I had met your dad long before I graduated – he was usually with some girl who was out for fun and I hadn’t given any thought to him, another doctor, who most of the family knew, Dr. S. S. Erous (?), I knew him from his earliest years in medical school. He was quiet and serious always in his manners. I attended the First Baptist Church in Memphis during my hospital
Monday, March 23, 1959
training. Dr. Boone was pastor. His first wife was my S. school teacher. She had a large class of girls and every week some of those girls visited us who attended church there. She sometimes had wonderful parties as I remember we had over 100 girls in her class. Dr. Boone’s son, Will, was ordained to preach during those days. We had some wonderful staff doctors. Dr. Willis Campbell that is now the Campbell Clinic, but in those days Dr. Campbell, had an old car, with back-end out of it. He was quite a large man. We had special gowns for him to wear in operating rooms due to his size. He was experimenting in orthopedic surgery. I helped him many times, one case who spent about 2 years as a patient, a boy about 8 or 9 years old, had been hit accidentally in back and was paralyzed from the head down. He could move only his head. His family were very poor and were not a healthy family either. The boy’s name was Charley.
Tuesday, March 24, 1959
Charley was known by everyone, even by people who brought him many things. There wasn’t much charity in Memphis in those days and most people just seemed to get by.
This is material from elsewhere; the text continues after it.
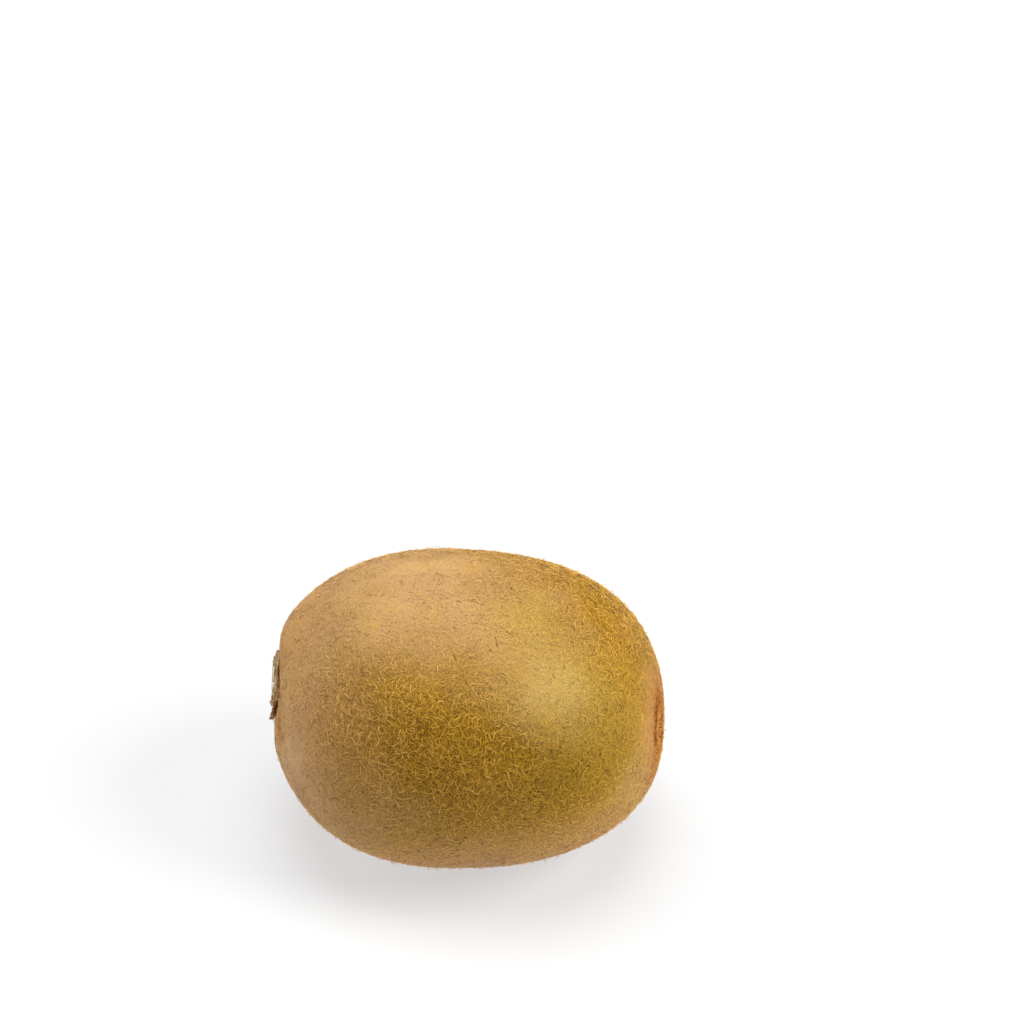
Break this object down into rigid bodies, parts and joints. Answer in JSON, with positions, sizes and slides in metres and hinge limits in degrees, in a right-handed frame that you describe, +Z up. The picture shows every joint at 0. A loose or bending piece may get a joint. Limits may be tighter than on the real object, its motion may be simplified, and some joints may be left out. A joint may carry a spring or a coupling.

They all knew they had to work and they worked to live and support their families. Well any way, Charley was one that was remembered. His family had gone to Arizona and he was alone so he was well cared for. Dr. Campbell worked and worked till at the end of 2 yrs or more, Charley walked and was able to join his people. Dr. Campbell started from the bottom and made his way. All the interns walked out of John Gaston Hospital once due to a superintendents unjust authority. Interns won their place by competent examination. A doctor, from the north and who hadn’t ever taken an exam was made house doctor. We nurses wanted to walk out too, but the staff doctors persuaded us for
Wednesday, March 25, 1959
humanity’s sake not to —
Dr. Henry Hill volunteered to come help out and he was just with Dr. Campbell and Dr. Campbell helped Dr. Hill to be a surgeon too. Dr. Max Goltman, who had several sons, who later made doctors was the first doctor in Memphis to sew a heart and patient live. He was a tall mulatto negro had been stabbed. To us all it was a miracle. Dr. George Linermoore, Dr. Battle Malone, Dr. Robin Mason, Dr. J. L. Andrews, Dr. Percy Toonbro (?), Dr. Eugene Johnson, Dr. J.A. Crusher Sr., Dr. W. T. Black Sr., Oh, here were so many fine doctors. Dr. Likely Simpson and Dr. A. C. Lewis were eye and throat specialists.
Nancy, I didn’t tell you of my first days there so I’ll try — The first two weeks were terrible. I had never been away from home among all strangers. I visited Aunt Mary Cotton and cousin Elisie Couch – Papa’s aunt and niece right often.